During his adventures, Jack Flanders encounters several jukeboxes, each with a different theme.

- Whirlitzer of Wisdom – This is the first jukebox discovered, and the only one outside of the Fourth Tower. For the price of a dime, it plays various wisdoms by people such as Ram Dass and Don Van Vliet (billed as the Venerable Van Vliet). Its name is based on the classic Wurlitzer jukebox.
- Great Green Jade Jukebox – This is the second jukebox discovered, inside the Fourth Tower. It is able to bring a city to life, replaying encounters in the order of the tracks on the jukebox, starting with track #1. In order to reach the next step, track 2 must be played, and so on.
- Bodhisattva Jukebox – This is the final jukebox discovered inside the Fourth Tower. It features the song "Kirtan" by Bhagavan Das, and listening to it brings understanding. The characters' heads and arms expand, in a way similar to a story of the bodhisattva canon.
- Lotus Jukebox – Source of the haunting music (1950s songs). Although this is what he is searching for in The Fourth Tower of Inverness, Jack Flanders does not find it until The Ah-Ha Phenomenon.

==Music==

In the series there are many musical interludes:
- "Angel Baby" – Rosie and the Originals
- "Devil or Angel" – The Clovers
- "Most of All" – The Moonglows
- "Oh What a Night" – The Dells
- "Where Do You Come From" – Elvis Presley
- "The Golden Wedding" – Woody Herman and His Orchestra
- "(You're the) Devil in Disguise" – Elvis Presley
- "There Goes My Baby" – The Drifters
- "It's All in the Game" – Tommy Edwards
- "Yellow Brick Road" – Captain Beefheart and His Magic Band
- "Duke of Earl" – Gene Chandler
- "Green Eyes" – Helen O'Connell/Jimmy Dorsey and his Orchestra/Bob Eberly
- "Whole Lotta Shakin' Goin' On" – Jerry Lee Lewis
- "Jazzbo Stomp" – Memphis Jug Band
- "Hit the Road Jack" – Ray Charles
- "Sh-Boom" – The Chords
- "The Traveller" – Jade Warrior

==Influences==

The idea of a jukebox that plays whenever an accident was about to occur was based on and paying homage to an episode of the radio show I Love a Mystery, which featured an organ playing in the basement whenever an accident would occur. The name of the lead character, Jack Flanders, was also in homage to the hero on I Love a Mystery, Jack Packard.

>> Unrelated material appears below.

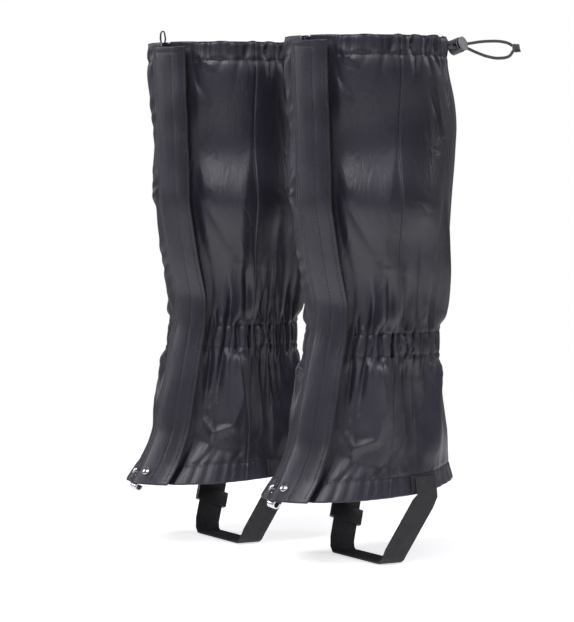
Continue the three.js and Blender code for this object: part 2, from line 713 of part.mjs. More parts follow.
// The spring, at the height it has with the button pressed in.
function lockSpring() {
  const wire = 0.6;
  const turns = 1.4;
  const radius = boreDiameter / 2 - wire / 2 - 2 * GAP;
  const rise = LOCK_SPRING_HEIGHT - wire;
  const points = Array.from({ length: 23 }, (_, i) => {
    const share = i / 22;
    const turn = share * turns * 2 * Math.PI;
    return new THREE.Vector3(radius * Math.cos(turn), radius * Math.sin(turn), springLow + wire / 2 + rise * share);
  });
  const section = new THREE.Shape().absarc(0, 0, wire / 2, 0, 2 * Math.PI);
  return new THREE.ExtrudeGeometry(section, {
    steps: 28,
    extrudePath: new THREE.CatmullRomCurve3(points),
    curveSegments: 2,
  });
}

// ---- Free strands and their knot -------------------------------------------------------------
// Each strand leaves the hem, runs straight through the lock, then swings round to the knot. The
// points after the lock are [sideways, away, up] from where the strands leave it.
const sideways = new THREE.Vector3(0.5, 0.866, 0);
const away = new THREE.Vector3(-0.866, 0.5, 0);
const strandStart = lockMiddle.clone().addScaledVector(lockAxes.cord, LOCK_DIAMETER + 1);
const knotMiddle = strandPoint([46, 10, -0.9]);
const UPPER_STRAND = [[5, 4, 3], [12, 7, 4.2], [20, 9, 4.9], [30, 10, 4.9], [38, 10, 3.4]];
const LOWER_STRAND = [[5, 4, -3.8], [11, 6.5, -6.2], [19, 9, -8.9], [29, 10, -10.6], [39, 10, -9.2]];

function strandPoint([right, back, up]) {
  return strandStart.clone()
    .addScaledVector(sideways, right)
    .addScaledVector(away, back)
    .add(new THREE.Vector3(0, 0, up));
}

function strand(side) {
  const straightRun = LOCK_STAND_OFF + LOCK_DIAMETER + 1;
  const straight = [0, 0.2, 0.4, 0.6, 0.8, 1].map((share) =>
    cordExit.clone().addScaledVector(lockAxes.cord, share * straightRun).add(strandOffset(side)),
  );
  const bends = (side > 0 ? UPPER_STRAND : LOWER_STRAND).map(strandPoint);
  const last = bends.at(-1);
  const inward = knotMiddle.clone().sub(last).normalize();
  const end = knotMiddle.clone().addScaledVector(inward, -KNOT_DIAMETER / 2 - GAP);
  const curve = new THREE.CatmullRomCurve3([...straight, ...bends, end], false, "centripetal");
  return cordAlong(curve, CORD_DIAMETER, 22);
}

function knot() {
  return new THREE.SphereGeometry(KNOT_DIAMETER / 2, 12, 8).translate(...knotMiddle.toArray());
}

// ---- Foot strap ------------------------------------------------------------------------------
const strapMiddle = GAP + TAPE + LAYER_GAP + STRAP_THICKNESS / 2; // out from the cloth, over the patch
const soleLevel = -LOWER_HEIGHT - STRAP_DROP;

// One side's places along the strap, from the sewn end to the flat stretch. side is 1 or -1.
function strapSide(side) {
  const angle = side > 0 ? STRAP_ANGLE : 2 * Math.PI - STRAP_ANGLE;
  const onHem = [STRAP_LAP, -3].map((height) => placeAt(angle, -LOWER_HEIGHT + height, strapMiddle));
  const outward = outwardAt(angle, -LOWER_HEIGHT);
  const round = new THREE.Vector3(-outward.y, outward.x, 0).multiplyScalar(side);
  const level = new THREE.Vector3(0, 1, 0);
  const low = new THREE.Vector3(side * (STRAP_SOLE_HALF + 7), STRAP_SOLE_Y + 2, soleLevel + 10);
  const high = onHem[1].clone().lerp(low, 0.14);
  return [
    { at: onHem[0], across: round },
    { at: onHem[1], across: round },
    { at: high, across: level },
    { at: low, across: level },
    { at: new THREE.Vector3(side * (STRAP_SOLE_HALF + 4.2), STRAP_SOLE_Y + 0.5, soleLevel + 3.4), across: level },
    { at: new THREE.Vector3(side * STRAP_SOLE_HALF, STRAP_SOLE_Y, soleLevel), across: level },
    { at: new THREE.Vector3(side * (STRAP_SOLE_HALF - 4), STRAP_SOLE_Y, soleLevel), across: level },
  ];
}

function strapStations() {
  const stations = [...strapSide(1), ...strapSide(-1).toReversed()];
  return stations.map(({ at, across }, i) => {
    const before = stations[Math.max(i - 1, 0)].at;
    const after = stations[Math.min(i + 1, stations.length - 1)].at;
    const step = after.clone().sub(at).normalize();
    const along = at.clone().sub(before).normalize().add(step).normalize();
    const wide = across.clone().addScaledVector(along, -across.dot(along)).normalize();
    return { at, along, wide, thick: new THREE.Vector3().crossVectors(along, wide) };
  });
}

function footStrap() {
  const outline = [[-1, -1], [1, -1], [1, 1], [-1, 1]].map(([x, y]) =>
    new THREE.Vector2((x * STRAP_WIDTH) / 2, (y * STRAP_THICKNESS) / 2),
  );
  const rings = strapStations().map(({ at, wide, thick }) =>
    outline.map(({ x, y }) => at.clone().addScaledVector(wide, x).addScaledVector(thick, y)),
  );
  return loft(rings, outline);
}

function strapPatch(side) {
  const angle = side > 0 ? STRAP_ANGLE : 2 * Math.PI - STRAP_ANGLE;
  const half = (STRAP_WIDTH / 2 + 3) / HEM_BACK;
  const columns = [-1, -0.33, 0.33, 1].map((share) => angle + share * half);
  const heights = [-LOWER_HEIGHT + 2, -LOWER_HEIGHT + STRAP_LAP + 2];
  return wrap(
    [
      [heights[0], GAP + TAPE],
      [heights[1], GAP + TAPE],
      [heights[1], GAP],
      [heights[0], GAP],
    ],
    columns,
  );
}

// The frame of the strap's straight run on the inner side: X across, Y along, Z through it.
function adjusterFrame() {
  const [, , high, low] = strapSide(-1);
  const along = low.at.clone().sub(high.at).normalize();
  const wide = high.across.clone().addScaledVector(along, -high.across.dot(along)).normalize();
  const middle = high.at.clone().lerp(low.at, 0.5);
  return { wide, along, thick: new THREE.Vector3().crossVectors(wide, along), middle };
}

// A plastic tri-glide: a frame with a slot for the strap and a bar across its outer side.
function strapAdjuster() {
  const halfWide = STRAP_WIDTH / 2 + LAYER_GAP;
  const halfThick = STRAP_THICKNESS / 2 + LAYER_GAP;
  const half = ADJUSTER_LENGTH / 2;
  const frame = box(
    [-halfWide - ADJUSTER_WALL, halfWide + ADJUSTER_WALL],
    [-half, half],
    [-halfThick - 1.2, halfThick + 1.2],
  );
  const slot = box([-halfWide, halfWide], [-half - 1, half + 1], [-halfThick, halfThick]);
  const windows = [-1, 1].map((side) =>
    box([-halfWide, halfWide], [side * half * 0.2, side * half * 0.7].sort((a, b) => a - b), [0, halfThick + 2]),
  );
  return cut(frame, slot, ...windows);
}

// ---- One gaiter ------------------------------------------------------------------------------
// pull is "down" for a pull that hangs along the teeth and "up" for one that stands on end.
function gaiter(side, pull) {
  const group = new THREE.Group();
  const name = (what) => `${side}_${what}`;
  const add = (what, geometry, finish) => {
    const mesh = piece(name(what), geometry, finish);
    group.add(mesh);
    return mesh;
  };

  for (const [what, geometry] of Object.entries(panels())) add(what, geometry, "shell_cloth");
  const { ankle_elastic, hem_elastic, ...cloth } = casings();
  for (const [what, geometry] of Object.entries(cloth)) add(what, geometry, "lining_cloth");
  add("ankle_elastic", ankle_elastic, "elastic");
  add("hem_elastic", hem_elastic, "elastic");
  add("drawcord", drawcordInHem(), "cord");

  add("zip_outer_half", zipHalf(1), "zip_tape");
  add("zip_inner_half", zipHalf(-1), "zip_tape");
  add("zip_bottom_box", zipBottomBox(), "zip_plastic");
  const zip = zipFrame();
  const slider = add("zip_slider", sliderShape(), "zip_metal");
  slider.applyMatrix4(frameOf(zip.round, zip.out, zip.along, zip.pin));
  const zipPull = add("zip_pull", pullShape(), "zip_metal");
  const pin = zip.pin.clone().addScaledVector(zip.out, pinHeight);
  if (pull === "down") {
    zipPull.applyMatrix4(frameOf(zip.round.clone().negate(), zip.out, zip.along.clone().negate(), pin));
  } else {
    zipPull.applyMatrix4(frameOf(zip.round, zip.out, zip.along, pin));
  }

  add("storm_flap", stormFlap(), "shell_cloth");
  add("flap_hook_tape", closureTape(FLAP_STAND - LAYER_GAP - TAPE, FLAP_STAND - LAYER_GAP), "closure_tape");
  add("flap_loop_tape", closureTape(LAYER_GAP, LAYER_GAP + TAPE), "closure_tape");
  add("lace_hook", laceHook(), "steel");
  add("hook_rivet_inner", rivet(-1), "steel");
  add("hook_rivet_outer", rivet(1), "steel");

  const lock = new THREE.Group();
  lock.applyMatrix4(frameOf(lockAxes.cord, lockAxes.across, lockAxes.axis, lockMiddle));
  lock.add(piece(name("cord_lock_body"), lockBody(), "lock_plastic"));
  lock.add(piece(name("cord_lock_button"), lockButton(), "lock_plastic"));
  lock.add(piece(name("cord_lock_spring"), lockSpring(), "steel"));
  group.add(lock);
  add("cord_upper_strand", strand(1), "cord");
  add("cord_lower_strand", strand(-1), "cord");
  add("cord_knot", knot(), "cord");

  add("foot_strap", footStrap(), "webbing");
  add("strap_patch_outer", strapPatch(1), "webbing");
  add("strap_patch_inner", strapPatch(-1), "webbing");
  const adjuster = add("strap_adjuster", strapAdjuster(), "lock_plastic");
  const strap = adjusterFrame();
  adjuster.applyMatrix4(frameOf(strap.wide, strap.along, strap.thick, strap.middle));

  // The joints: a place on each axis, and the direction of a positive move.
  const hingeTop = new THREE.Vector3(FLAP_SEAM_X, -TOP_FRONT - HINGE_AHEAD, UPPER_HEIGHT);
  const hingeLow = new THREE.Vector3(FLAP_SEAM_X, -HEM_FRONT - HINGE_AHEAD, -LOWER_HEIGHT);
  group.userData.joints = {
    storm_flap: { at: hingeLow, axis: hingeLow.clone().sub(hingeTop).normalize() },
    zip_slider: { at: zip.pin, axis: zip.along.clone().negate() },
    zip_pull: { at: pin, axis: pull === "down" ? zip.round : zip.round.clone().negate() },
    cord_lock: { at: lockMiddle, axis: lockAxes.cord },
    cord_lock_button: { at: lockMiddle, axis: lockAxes.axis.clone().negate() },
    strap_adjuster: { at: strap.middle, axis: strap.along },
  };
  return group;
}

const gaiters = new THREE.Group();
const left = gaiter("left", "down");
const right = gaiter("right", "up");
right.position.set(-PAIR_SPACING, -PAIR_LEAD, 0);
gaiters.add(left, right);

export default gaiters;
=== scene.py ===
"""A pair of hiking gaiters: thin coated cloth sleeves with a zip under a storm flap, elastic at
the ankle and hem, a drawcord and cord lock at the top, a lace hook at the toe and a foot strap."""
import json
import math

import bpy
import numpy as np
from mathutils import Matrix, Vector


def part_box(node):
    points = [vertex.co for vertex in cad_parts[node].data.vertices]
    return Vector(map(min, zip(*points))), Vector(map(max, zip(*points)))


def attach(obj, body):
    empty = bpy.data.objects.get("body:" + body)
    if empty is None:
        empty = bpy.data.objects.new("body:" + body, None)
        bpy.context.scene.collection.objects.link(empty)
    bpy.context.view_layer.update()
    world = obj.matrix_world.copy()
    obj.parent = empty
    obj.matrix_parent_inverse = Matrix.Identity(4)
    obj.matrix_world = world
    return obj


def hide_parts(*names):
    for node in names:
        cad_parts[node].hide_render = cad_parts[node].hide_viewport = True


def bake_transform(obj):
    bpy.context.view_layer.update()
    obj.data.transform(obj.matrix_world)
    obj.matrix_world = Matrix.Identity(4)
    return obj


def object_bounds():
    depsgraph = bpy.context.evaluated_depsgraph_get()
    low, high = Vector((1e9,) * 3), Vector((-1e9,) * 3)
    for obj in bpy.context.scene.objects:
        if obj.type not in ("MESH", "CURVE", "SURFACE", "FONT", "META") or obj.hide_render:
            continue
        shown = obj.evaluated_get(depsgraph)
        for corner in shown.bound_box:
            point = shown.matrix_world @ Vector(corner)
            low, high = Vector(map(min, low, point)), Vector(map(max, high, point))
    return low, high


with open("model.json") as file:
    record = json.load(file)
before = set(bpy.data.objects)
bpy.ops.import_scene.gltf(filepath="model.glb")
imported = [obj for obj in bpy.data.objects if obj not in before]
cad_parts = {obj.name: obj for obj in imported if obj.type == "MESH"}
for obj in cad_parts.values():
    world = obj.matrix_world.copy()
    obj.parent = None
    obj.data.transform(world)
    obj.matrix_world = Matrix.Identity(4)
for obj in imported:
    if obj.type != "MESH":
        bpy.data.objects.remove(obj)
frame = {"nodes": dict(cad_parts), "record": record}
cad_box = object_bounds()
SIDES = ("left", "right")
MM = 0.001  # sizes below are in millimetres, and meshes are in metres


# ---- Camera ----------------------------------------------------------------------------------
# A long lens stands 2.3 m off to the outer side and ahead of the toes, at the height of the upper
# sleeves, so that both gaiters are seen nearly without perspective, the near one before the other.
def aim(thing, target):
    """Points a camera or lamp at a place."""
    direction = Vector(target) - thing.location
    thing.rotation_euler = direction.to_track_quat("-Z", "Y").to_euler()


camera_data = bpy.data.cameras.new("camera")
camera_data.sensor_fit = "HORIZONTAL"
camera_data.sensor_width = 36
camera_data.lens = 157
camera = bpy.data.objects.new("camera", camera_data)
bpy.context.collection.objects.link(camera)
camera.location = (1.952, -1.218, 0.160)
aim(camera, (-0.0395, -0.0683, 0.028))
bpy.context.scene.camera = camera

# Each gaiter is cut alike, so everything below is made in the left one's place, in mm, and moved.
left_corner = Vector(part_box("left_back_panel")[0])
PLACE = {side: np.array(Vector(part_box(f"{side}_back_panel")[0]) - left_corner) / MM
         for side in SIDES}


# ---- Drawcord strands, their knot and the cord lock ------------------------------------------
# Braided polyester cord leaves the top hem by two holes at the back, runs through a spring cord
# lock moulded in nylon and ends in a knot. The braid is laid round a core, in a diamond pattern.
def srgb(code):
    """A colour such as '#3a3942' as linear red, green, blue and alpha."""
    channels = [int(code[i:i + 2], 16) / 255 for i in (1, 3, 5)]
    return [c / 12.92 if c <= 0.04045 else ((c + 0.055) / 1.055) ** 2.4 for c in channels] + [1]


def add_node(tree, kind, **given):
    """Adds a node. Each name given is a setting or an input (in2 is the third). Each value is
    plain, or is a socket or a node to link, where a node means its first output."""
    node = tree.nodes.new("ShaderNode" + kind)
    for name, value in given.items():
        if isinstance(value, bpy.types.Node):
            value = value.outputs[0]
        if hasattr(node, name):
            setattr(node, name, value)
            continue
        numbered = name.startswith("in") and name[2:].isdigit()
        socket = node.inputs[int(name[2:]) if numbered else name.replace("_", " ")]
        if isinstance(value, bpy.types.NodeSocket):
            tree.links.new(value, socket)
        else:
            socket.default_value = value
    return node


def new_material(name):
    """A material with no nodes yet, and its node tree."""
    material = bpy.data.materials.new(name)
    material.use_nodes = True
    material.node_tree.nodes.clear()
    return material, material.node_tree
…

The past life regression sequence is taken from a real life experience, and shows the actual past life relationships between series author Meatball Fulton and actress Laura Esterman, who plays the Madonna Vampyra. The technique of regression was developed by William Swygard, adapted from the pamphlet Multi-Level Awareness and was available as a booklet by mail.

==Sequel==

The Fourth Tower of Inverness is the beginning of the Jack Flanders series, and several of the characters introduced continue to appear in later adventures. Jack briefly returns to the mansion of Inverness in Moon Over Morocco (1973), and the quest for the Lotus Jukebox continues in The Ah-Ha Phenomenon (1977). A direct sequel was produced in 2000, Return to Inverness, which re-united most of the original cast. A related series "Steam Dreams of Inverness" was cut short when funds ran out.